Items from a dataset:

────────────────

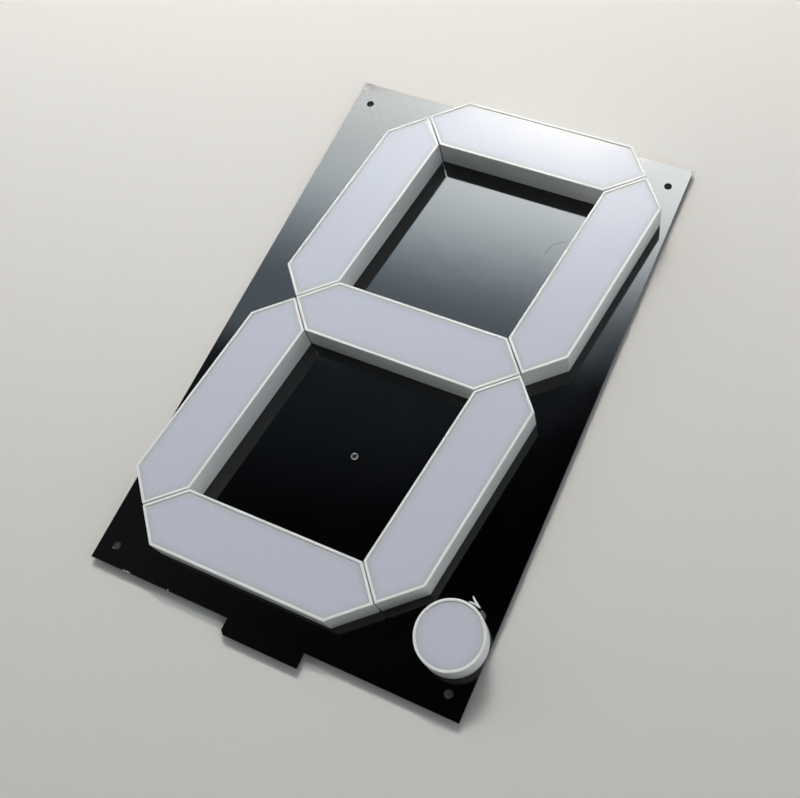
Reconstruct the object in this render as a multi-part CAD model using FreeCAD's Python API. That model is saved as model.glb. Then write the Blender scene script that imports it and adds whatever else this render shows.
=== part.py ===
"""A large seven-segment LED digit with a round decimal point, on a black circuit board.

Millimetres. The digit faces +Z and its top points to +Y. The origin is the centre of the four
corner mounting holes, on the back face of the board.
"""

import FreeCAD, Part
import math
import os

V = FreeCAD.Vector

# Digit: its outer height, and the spacing of its two columns
digit_height = 254.0
column_spacing = 111.7
segment_width = 27.8
slant_degrees = 7.7
mitre_gap = 0.5

# Board, and how far it reaches past the digit
board_thickness = 1.6
side_margin = 4.43
top_margin = 4.65
bottom_margin = 12.95

# Mounting holes, from the edges of the board
mount_hole_diameter = 3.6
mount_hole_from_side = 8.15
mount_hole_from_top = 11.8
mount_hole_from_bottom = 8.5

# Small hole in the lower window of the digit
window_hole_diameter = 2.2

# Tongue on the bottom edge, for a card-edge socket, with one corner broken off
tongue_width = 36.8
tongue_length = 6.8
tongue_off_centre = 0.4
broken_corner = 1.6

# Shells: white frames, open below, with a rebate at the top for the diffuser
shell_height = 13.0
shell_wall = 1.8
rim_width = 1.2
rim_above_diffuser = 0.3
shell_corner_radius = 0.5

# Tabs under the shell walls, pushed through slots in the board and glued
tab_width = 4.0
tab_thickness = 1.2
tab_clearance = 0.2
tab_below_board = 1.5
tab_from_corner = 11.2

# Diffusers: milky covers with a bevelled top edge
diffuser_thickness = 2.0
diffuser_clearance = 0.1
diffuser_bevel = 0.2

# Decimal point
point_diameter = 28.8
point_from_side = 0.1
point_rise = 0.8

# LEDs: lenses with a flange at the foot and a domed top, standing on the board
led_diameter = 4.8
led_flange_diameter = 5.6
led_flange_height = 0.8
led_body_height = 3.6
led_dome_height = 1.3
led_dome_diameter = 3.2
led_sides = 8
leds_per_segment = 8
led_from_tip = 15.2
led_stagger = 4.5
point_led_spacing = 9.0
led_leg_spacing = 2.54

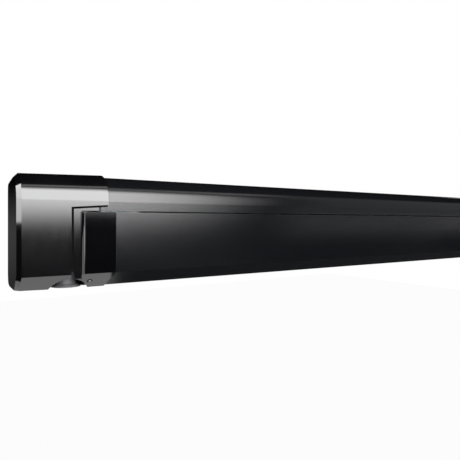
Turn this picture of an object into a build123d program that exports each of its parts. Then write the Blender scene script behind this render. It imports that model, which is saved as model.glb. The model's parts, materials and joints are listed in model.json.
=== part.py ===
from build123d import *
from math import asin, atan, cos, degrees, hypot, pi, radians, sin, sqrt, tan, atan2
import os

# A cassette awning for the side wall of a caravan or camper.
# Millimetres. X runs along the awning, +Y into the wall, +Z up.
# Origin: back face of the middle wall bracket, level with the cassette's underside.
# Sections are drawn as (depth, height): depth is measured from the wall towards the front, so y = -depth.

# Whole awning
awning_length = 1900.0
cassette_depth = 100.0
cassette_height = 127.0
crown_radius = 30.0
roof_slope = 6.65
bevel_height = 15.5
bevel_depth = 15.5

# Clearances
running_fit = 0.05
sliding_fit = 0.3
soft_gap = 0.3
open_pivot_fit = 0.3
cut_overrun = 1.0

# Cassette profile
back_depth = 10.0
wall = 2.0
shelf_gap = 6.0
shelf_lip_height = 5.0
split_drop = 40.5
drip_flange = 7.0
hook_back_depth = 4.5
hook_wall = 2.5
hook_top_drop = 27.0
hook_drop = 9.0
port_radius = 4.5
port_hole_radius = 2.1
port_sink = 0.5
port_turns = (20.0, 80.0)

# End caps
cap_length = 95.0
cap_overlap = 8.0
cap_proud = 2.5
cap_wall = 2.4
cap_back_depth = 4.0
cap_edge = 4.4
cap_fit = 0.2
recess_from_end = 54.4
recess_depth = 6.0
recess_low_rise = 3.7
recess_high_rise = 6.6
pocket_gap = 0.6
pocket_wall = 1.2
pocket_back_gap = 3.5

# Winding gear
gear_x_from_end = 54.6
worm_pitch_radius = 7.0
worm_root_radius = 4.6
worm_tip_radius = 9.2
worm_starts = 2
worm_phase = 140.0
thread_root_angle = 46.0
thread_tip_angle = 24.0
thread_length = 24.0
wheel_teeth = 14
wheel_pitch_radius = 19.0
wheel_root_radius = 16.2
wheel_tip_radius = 21.0
wheel_width = 9.0
tooth_root_angle = 5.6
tooth_tip_angle = 2.9
gear_shaft_radius = 4.0
housing_wall = 2.0
housing_gap = 0.6
housing_half_width = 10.6
sleeve_radius = 7.0
sleeve_bottom_height = 20.0
eye_ring_radius = 6.5
eye_wire_radius = 1.8
eye_hole_radius = 5.0
eye_centre_height = 8.0
bell_radius = 16.5
bell_crown = 6.5
bell_wall = 1.4
bell_neck_radius = 11.0
bell_cup_height = 18.0
bell_height = 30.0
bell_opening_radius = 24.8
bell_notch_height = 18.0

# End plates and roller
end_plate_thickness = 4.0
plate_screw_head_radius = 3.4
plate_screw_head_height = 2.4
plate_screw_length = 22.0
roller_depth = 46.0
roller_drop = 39.0
roller_radius = 25.0
roller_wall = 1.5
roller_end_gap = 10.0
axle_radius = 8.0
axle_sleeve_radius = 12.0
plug_length = 36.0
plug_collar = 3.0
idler_pin_reach = 30.0
pin_flange_radius = 13.0
pin_flange = 3.0

# Canopy
canopy_side_gap = 53.0
canopy_thickness = 0.6
canopy_roll_radius = 29.0
keder_radius = 3.0
keder_slot = 1.8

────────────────

Above is a listing; print exactly its lines from the one with "Turn this picture" through the one with "pocket_back_gap = 3.5", and no other lines.

Turn this picture of an object into a build123d program that exports each of its parts. Then write the Blender scene script behind this render. It imports that model, which is saved as model.glb. The model's parts, materials and joints are listed in model.json.
=== part.py ===
from build123d import *
from math import asin, atan, cos, degrees, hypot, pi, radians, sin, sqrt, tan, atan2
import os

# A cassette awning for the side wall of a caravan or camper.
# Millimetres. X runs along the awning, +Y into the wall, +Z up.
# Origin: back face of the middle wall bracket, level with the cassette's underside.
# Sections are drawn as (depth, height): depth is measured from the wall towards the front, so y = -depth.

# Whole awning
awning_length = 1900.0
cassette_depth = 100.0
cassette_height = 127.0
crown_radius = 30.0
roof_slope = 6.65
bevel_height = 15.5
bevel_depth = 15.5

# Clearances
running_fit = 0.05
sliding_fit = 0.3
soft_gap = 0.3
open_pivot_fit = 0.3
cut_overrun = 1.0

# Cassette profile
back_depth = 10.0
wall = 2.0
shelf_gap = 6.0
shelf_lip_height = 5.0
split_drop = 40.5
drip_flange = 7.0
hook_back_depth = 4.5
hook_wall = 2.5
hook_top_drop = 27.0
hook_drop = 9.0
port_radius = 4.5
port_hole_radius = 2.1
port_sink = 0.5
port_turns = (20.0, 80.0)

# End caps
cap_length = 95.0
cap_overlap = 8.0
cap_proud = 2.5
cap_wall = 2.4
cap_back_depth = 4.0
cap_edge = 4.4
cap_fit = 0.2
recess_from_end = 54.4
recess_depth = 6.0
recess_low_rise = 3.7
recess_high_rise = 6.6
pocket_gap = 0.6
pocket_wall = 1.2
pocket_back_gap = 3.5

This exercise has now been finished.